Marty Stuart is a tradition-bearer, a keeper of the flame. As a 13-year-old, he was a member of Opry great Lester Flatt’s band and later toured with Johnny Cash for many years. Two of his biggest hits, “The Whiskey Ain’t Workin’” and “This One’s Gonna Hurt You (For a Long, Long Time),” came as collaborations with fellow Opry star Travis Tritt. Five years after joining the Opry cast, he married one of the show’s legends, Connie Smith. Stuart produced Porter Wagoner’s final album and hosted an RFD-TV show that featured many Opry members as guests and Opry announcer Eddie Stubbs as his sidekick. The past, the present and the future of the Grand Ole Opry all pass through Stuart.

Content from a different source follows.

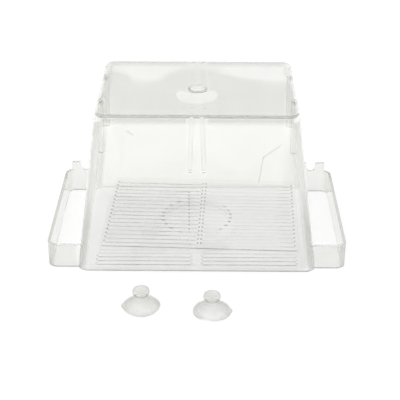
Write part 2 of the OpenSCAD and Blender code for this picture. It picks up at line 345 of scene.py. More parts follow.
material, tree = new_material("white_table")
rays = add(tree, "ShaderNodeLightPath").outputs
seen = calc(tree, "MAXIMUM", rays["Is Camera Ray"], rays["Is Glossy Ray"])
seen = calc(tree, "MAXIMUM", seen, rays["Is Transmission Ray"])
paint = add(tree, "ShaderNodeBsdfPrincipled",
            {"Base Color": TABLE_WHITE, "Roughness": 0.55, "Specular IOR Level": 0.2,
             "Emission Color": (1, 1, 1, 1), "Emission Strength": times(tree, seen, TABLE_GLOW)})
finish_material(tree, Surface=paint.outputs[0])
table.data.materials.append(material)
print("table made,", 2 * TABLE_HALF, "m wide")

# %% World
TENT_TOP = 22.06     # elevation in degrees where the white tent ends
TENT_GREY = 0.45     # how bright the room is just above it
BAND_TOP = 28.0      # elevation where that dark band ends
ROOM_GREY = 0.58     # how bright the room is above the band
CEILING = 58.0       # elevation above which the ceiling lamp fills the view
OVERHEAD = 1.1       # how bright it is straight above
TENT_SOFT, BAND_SOFT, CEILING_SOFT = 0.0002, 0.03, 0.1     # how soft each change is, in sines

tent_edge, band_edge, ceiling_edge = (math.sin(math.radians(a)) for a in (TENT_TOP, BAND_TOP, CEILING))
SKY = ((tent_edge - TENT_SOFT, 1.0), (tent_edge + TENT_SOFT, TENT_GREY),
       (band_edge - BAND_SOFT, TENT_GREY), (band_edge, ROOM_GREY),
       (ceiling_edge - CEILING_SOFT, ROOM_GREY), (ceiling_edge, 1.0), (1.0, OVERHEAD))

world = bpy.data.worlds.new("studio")
bpy.context.scene.world = world
world.use_nodes = True
tree = world.node_tree
tree.nodes.clear()
height_of_view = axes_of(tree, add(tree, "ShaderNodeTexCoord").outputs["Generated"])[2]
ramp = add(tree, "ShaderNodeValToRGB", {0: height_of_view})
ramp.color_ramp.interpolation = "LINEAR"
stops = ramp.color_ramp.elements
for number, (height, value) in enumerate(SKY):
    stop = stops[number] if number < 2 else stops.new(height)
    stop.position, stop.color = height, (value, value, value, 1)
room = add(tree, "ShaderNodeBackground", {"Color": ramp.outputs[0], "Strength": 1.0})
add(tree, "ShaderNodeOutputWorld", {"Surface": room.outputs[0]})
set_out(tree)
print("world made: white below", TENT_TOP, "degrees")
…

For years, Charley Pride had a standing offer to join the cast of the Grand Ole Opry. He made his debut on the show in January 1967, not long after releasing his first single, “Just Between You and Me.” Though he declined membership the first time the Opry offered, knowing that since he lived in Texas he wouldn’t be able to make the commitment, he often toured in packages presented by the Opry. By finally joining the cast in 1993, he’d become one of country’s true superstars, with dozens of chart-topping hits, including “Is Anybody Goin’ to San Antone,” “Kiss an Angel Good Mornin’” and “All I Have to Offer You Is Me.” He also was the show’s first African American member since DeFord Bailey.
Within weeks of winning American Idol in 2005 — the first country singer to take the Idol title — she was singing on the Opry stage. She came back again and again, as her fame grew and songs like “Jesus, Take the Wheel” and “Before He Cheats” topped the charts. Less than three years after making her debut, Randy Travis invited her to become an Opry member — then Garth Brooks showed up to induct her. In the years since, the Oklahoma native has shown she deserves her place with the giants of the past as she paves the way for a new generation of Opry stars.